Augustus is a challenging software to use if you have no one to guide you through the proper procedure when it comes to training genes. The scripts found in the pipeline hope to alleviate that, and make the process of creating a training set easier.
These scripts expect a PASA ouptut protein file which will then be filtered down in order to generate a conidate list of high quality represenatative genes that can then be used to train agusutus and SNAP.
The standard process of these scripts goes as follows:
complete_gene_retriever.py - This outputs a fasta file of only COMPLETE proteins as predicted by PASA. PASA reserves this mark for only genes with a correct start and stop codon.

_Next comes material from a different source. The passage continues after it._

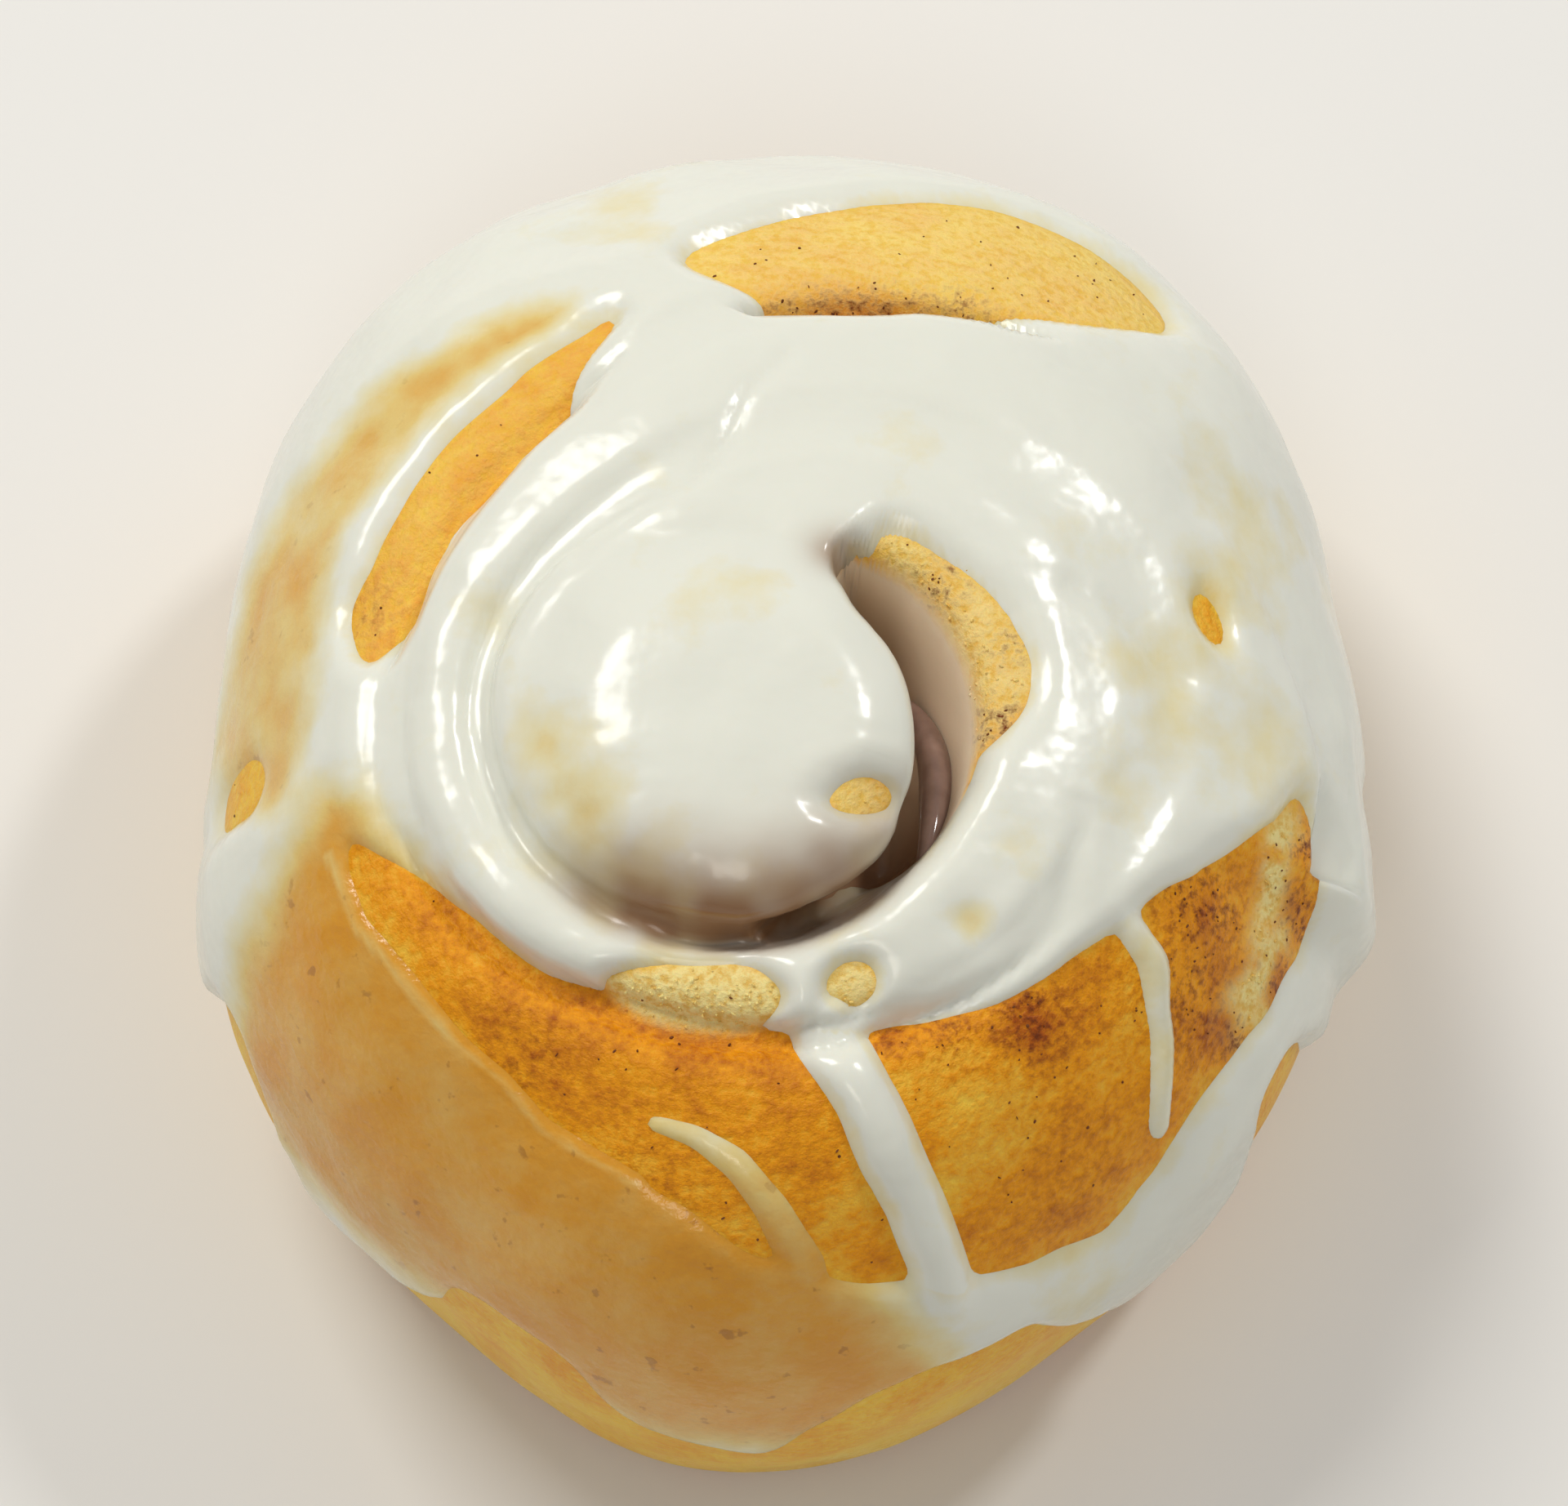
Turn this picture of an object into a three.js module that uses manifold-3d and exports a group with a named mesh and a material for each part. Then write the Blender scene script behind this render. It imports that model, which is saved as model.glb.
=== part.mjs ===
// Iced cinnamon roll, in millimetres, +Z up, standing on its flat base.
// A long strip of dough is rolled up round a layer of cinnamon filling and baked into a domed bun.
// The roll's own centre coil is the pole that all bearings and radii below are measured from.
// Bearings are degrees, anticlockwise from +X as seen from above, and the roll winds clockwise outwards.

import * as THREE from 'three';
import Module from 'manifold-3d';

// Whole bun
const bunWidth = 76;
const bunDepth = 88;
const bellyHeight = 18.5;
const domeTop = 46;
const domeRoundness = 2.05;
const shoulderRoundness = 2.65;
const coreOffsetX = -3.7;
const coreOffsetY = -7.6;
const baseTuck = 0.06;
const heelRadius = 3;

// Five soft corners round the outline, where the dough swelled
const cornerCount = 5;
const cornerSwell = 0.022;
const cornerBearing = -90;

// Centre coil, which the oven pushed up above the next turn
const coilLift = 2.6;
const coilPlateau = 6.5;
const coilEdge = 14;

// The spiral line between the turns: its radius after each eighth of a turn
const spiralStart = 65;
const spiralStep = 45;
const spiralRadii = [
  14.4, 14.2, 13, 12.4, 12.4, 13.8, 16.2, 18,
  24, 27.6, 22.2, 18.8, 17.4, 19.4, 21.8, 26.4,
  34.8, 37.4, 38.2,
];
const spiralEnd = 790;

// Groove along that line, and the deep crescent gap that opens beside the centre coil
const grooveHalf = 0.8;
const grooveDepth = 2;
const lipWidth = 2.1;
const lipDrop = 1.4;
const floorShare = 0.9;
const tailLipWidth = 0.6;
const tailLipFade = 60;
const gapHalf = 2.3;
const gapDepth = 12;
const gapFrom = -8;
const gapFull = 28;
const narrowFrom = 42;
const narrowTo = 105;
const gapFade = 130;
const gapTo = 205;
const streakAt = 716;
const streakSpread = 22;
const streakDepth = 1.6;

// Tail end of the strip, which stands proud of the turn below it
const tailBearing = -5;
const tailThickness = 2.2;
const tailBlend = 110;
const tailFace = 0.7;

// Cinnamon filling between the turns
const fillingThickness = 0.8;
const fillingBase = 2;
const slotGap = 0.3;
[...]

These completed proteins should then be BLASTED against some known conserved databases or closely related organisms. This will ensure proper identification of "real" genes, and allow for better training later on.
Combine all of your blast output using Cat, and then pass this BLAST as well as fasta to strict_gene_isolation.py. NOTE: output format for blast MUST BE 6
Feed the blast and fasts into strict_gene_isolation.py - outputs genes that have at least a single good hit 80% gene length and 70% ID.
This final FASTA list will then be BLASTED against itself. This is in order to remove duplicates genes. Duplicates could cause us to overtrain augustus, which could minimize it's capactiy to predict novel genes. Again, output format 6 for the blast
pull_uniq_genes.py - Takes in self vs self blast in outputfmt 6, and then returns a good set of genes which will make up training set.
Finally feed this output and Gff3 file from PASA into the script EditGenomeGff3.py. This will create the final trainig set of gff3 files used to train Augustus.
And, that should be it!